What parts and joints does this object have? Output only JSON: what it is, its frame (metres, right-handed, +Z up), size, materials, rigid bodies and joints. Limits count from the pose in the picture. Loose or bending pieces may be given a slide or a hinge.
---
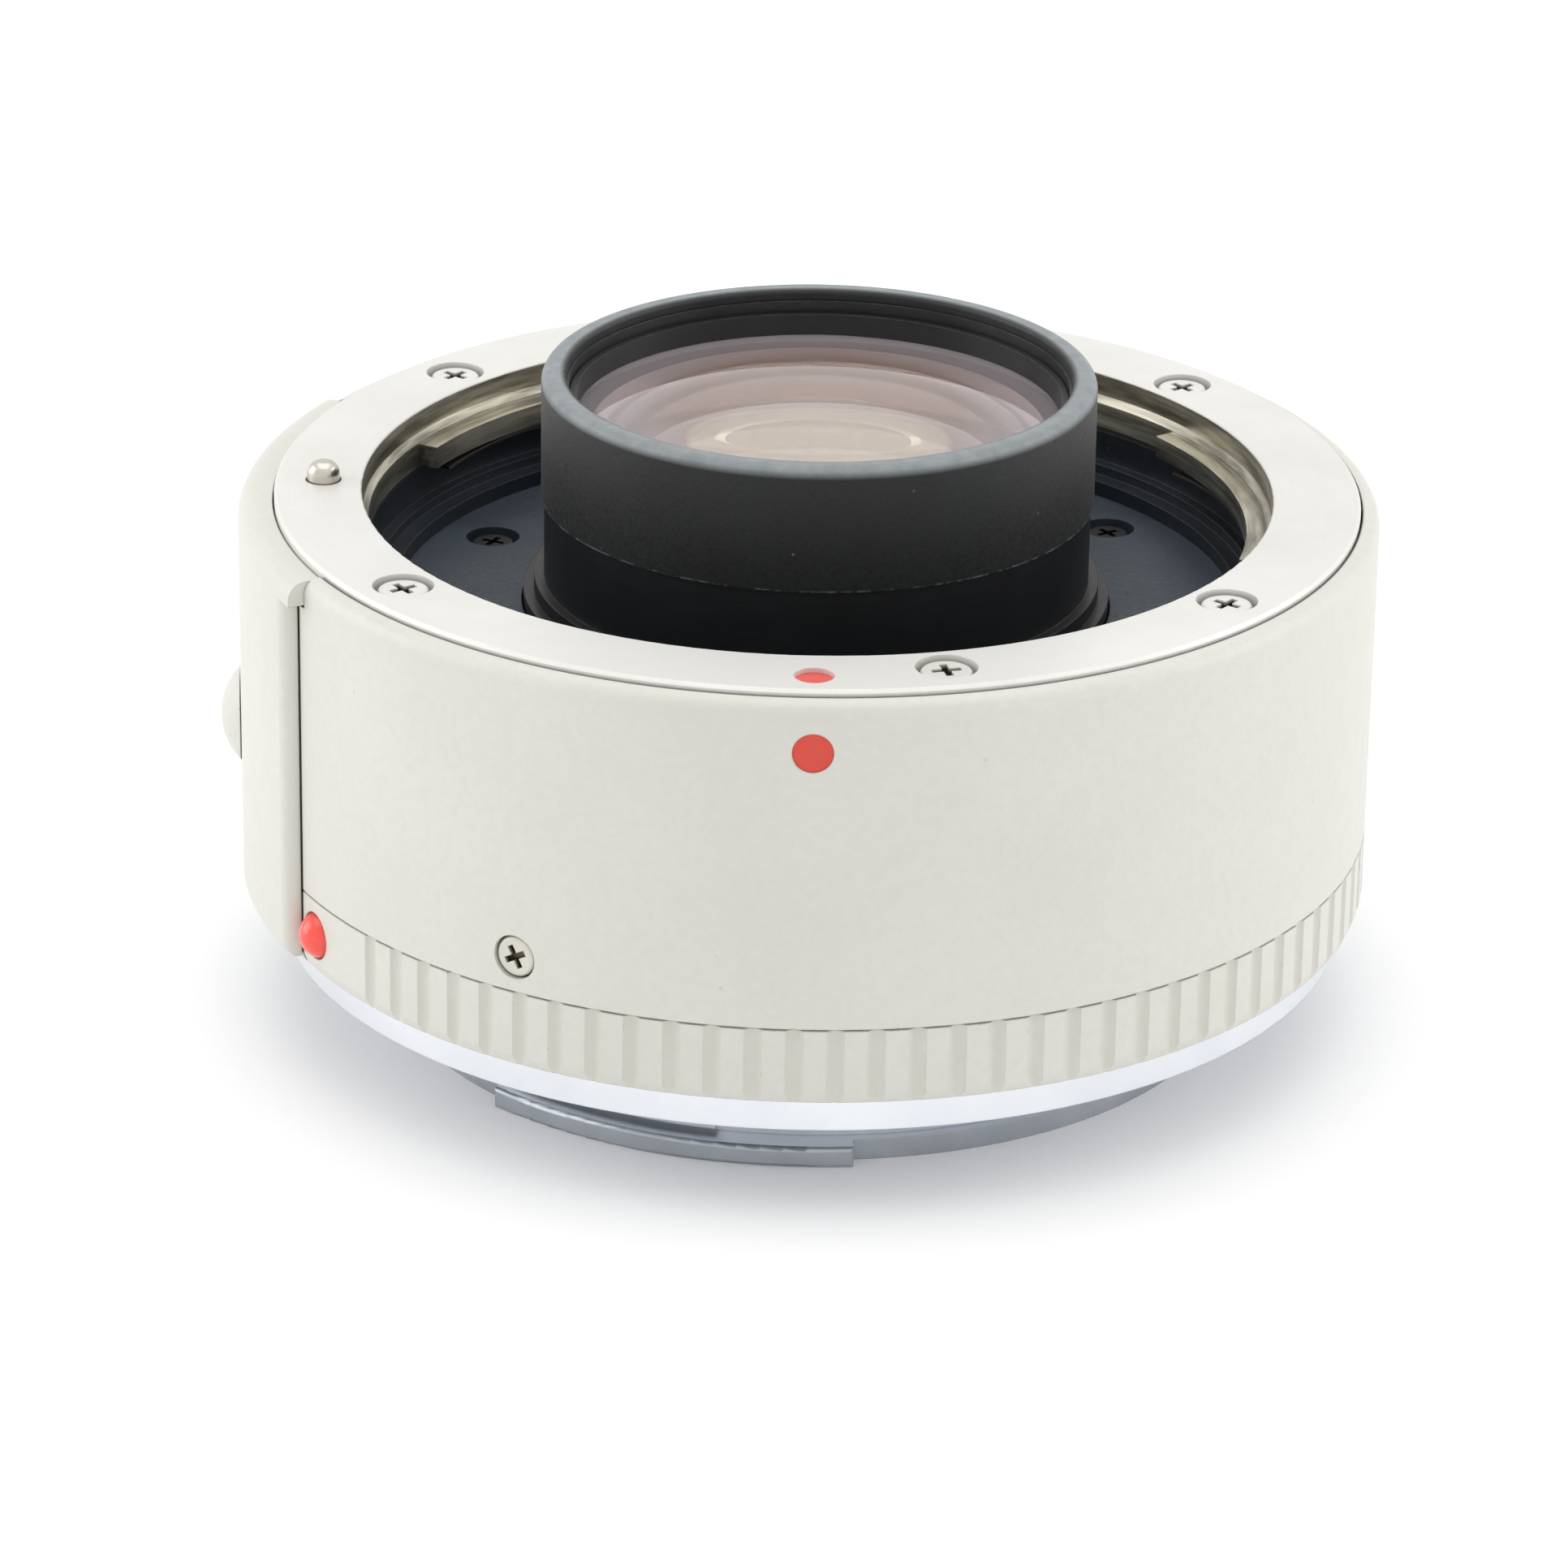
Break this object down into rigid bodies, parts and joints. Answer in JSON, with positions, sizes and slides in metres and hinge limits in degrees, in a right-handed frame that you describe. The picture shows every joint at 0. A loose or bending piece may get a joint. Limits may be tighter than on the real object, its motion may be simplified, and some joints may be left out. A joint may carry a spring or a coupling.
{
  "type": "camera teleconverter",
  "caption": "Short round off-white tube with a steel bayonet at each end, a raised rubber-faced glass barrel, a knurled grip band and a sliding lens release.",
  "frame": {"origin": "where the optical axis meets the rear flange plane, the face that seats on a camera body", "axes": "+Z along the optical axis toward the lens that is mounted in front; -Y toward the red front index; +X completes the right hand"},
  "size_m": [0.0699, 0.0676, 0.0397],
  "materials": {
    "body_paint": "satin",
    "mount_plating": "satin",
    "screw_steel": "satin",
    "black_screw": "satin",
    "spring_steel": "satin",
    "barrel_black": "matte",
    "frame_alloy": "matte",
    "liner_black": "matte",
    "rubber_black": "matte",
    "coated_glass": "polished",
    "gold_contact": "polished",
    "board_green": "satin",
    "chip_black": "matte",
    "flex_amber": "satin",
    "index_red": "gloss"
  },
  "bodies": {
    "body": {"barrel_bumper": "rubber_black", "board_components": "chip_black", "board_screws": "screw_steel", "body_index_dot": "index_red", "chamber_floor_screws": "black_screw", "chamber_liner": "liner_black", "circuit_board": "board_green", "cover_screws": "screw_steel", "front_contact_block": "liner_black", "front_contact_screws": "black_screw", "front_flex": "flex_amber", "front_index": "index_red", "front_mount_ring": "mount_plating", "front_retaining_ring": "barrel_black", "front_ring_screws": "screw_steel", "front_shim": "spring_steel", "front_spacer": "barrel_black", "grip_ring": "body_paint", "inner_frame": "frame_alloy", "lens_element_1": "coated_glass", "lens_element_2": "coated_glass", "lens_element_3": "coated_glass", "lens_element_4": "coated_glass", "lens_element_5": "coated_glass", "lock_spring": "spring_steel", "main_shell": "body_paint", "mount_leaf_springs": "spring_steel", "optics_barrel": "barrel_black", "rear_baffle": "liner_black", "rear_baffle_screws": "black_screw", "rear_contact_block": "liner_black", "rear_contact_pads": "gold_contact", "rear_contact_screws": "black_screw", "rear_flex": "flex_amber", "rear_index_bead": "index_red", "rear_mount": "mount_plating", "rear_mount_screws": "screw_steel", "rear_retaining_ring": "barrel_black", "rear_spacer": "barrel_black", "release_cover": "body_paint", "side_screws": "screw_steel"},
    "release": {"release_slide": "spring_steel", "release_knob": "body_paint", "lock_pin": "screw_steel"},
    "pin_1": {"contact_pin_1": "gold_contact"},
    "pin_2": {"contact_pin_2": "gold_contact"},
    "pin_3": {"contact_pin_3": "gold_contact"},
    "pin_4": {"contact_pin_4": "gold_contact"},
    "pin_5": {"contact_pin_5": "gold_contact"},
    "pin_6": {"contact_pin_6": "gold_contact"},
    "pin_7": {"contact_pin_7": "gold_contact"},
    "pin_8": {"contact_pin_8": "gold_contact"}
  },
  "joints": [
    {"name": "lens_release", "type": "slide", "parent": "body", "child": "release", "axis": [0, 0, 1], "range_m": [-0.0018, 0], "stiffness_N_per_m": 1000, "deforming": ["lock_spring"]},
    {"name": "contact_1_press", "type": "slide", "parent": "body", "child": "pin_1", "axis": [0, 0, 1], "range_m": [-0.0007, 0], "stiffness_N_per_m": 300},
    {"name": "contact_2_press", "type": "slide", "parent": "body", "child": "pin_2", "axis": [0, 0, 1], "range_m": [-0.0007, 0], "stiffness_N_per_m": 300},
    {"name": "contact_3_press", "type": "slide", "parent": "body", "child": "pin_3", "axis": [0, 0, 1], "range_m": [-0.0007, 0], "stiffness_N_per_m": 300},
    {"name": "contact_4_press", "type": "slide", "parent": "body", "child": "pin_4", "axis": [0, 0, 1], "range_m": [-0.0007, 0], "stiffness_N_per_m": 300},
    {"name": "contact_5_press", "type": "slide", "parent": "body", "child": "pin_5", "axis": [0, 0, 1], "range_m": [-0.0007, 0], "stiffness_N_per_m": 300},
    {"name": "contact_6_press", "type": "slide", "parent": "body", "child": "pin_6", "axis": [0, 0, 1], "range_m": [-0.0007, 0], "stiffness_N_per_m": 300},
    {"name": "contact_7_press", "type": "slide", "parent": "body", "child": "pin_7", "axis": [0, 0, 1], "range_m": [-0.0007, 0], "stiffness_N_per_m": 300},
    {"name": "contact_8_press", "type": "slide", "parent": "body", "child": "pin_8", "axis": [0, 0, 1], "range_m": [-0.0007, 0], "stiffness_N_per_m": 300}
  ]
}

▶ _Written request_: Locate each line with the word "materials" and copy it.

▶ _Answer to this task_:
What parts and joints does this object have? Output only JSON: what it is, its frame (metres, right-handed, +Z up), size, materials, rigid bodies and joints. Limits count from the pose in the picture. Loose or bending pieces may be given a slide or a hinge.
  "materials": {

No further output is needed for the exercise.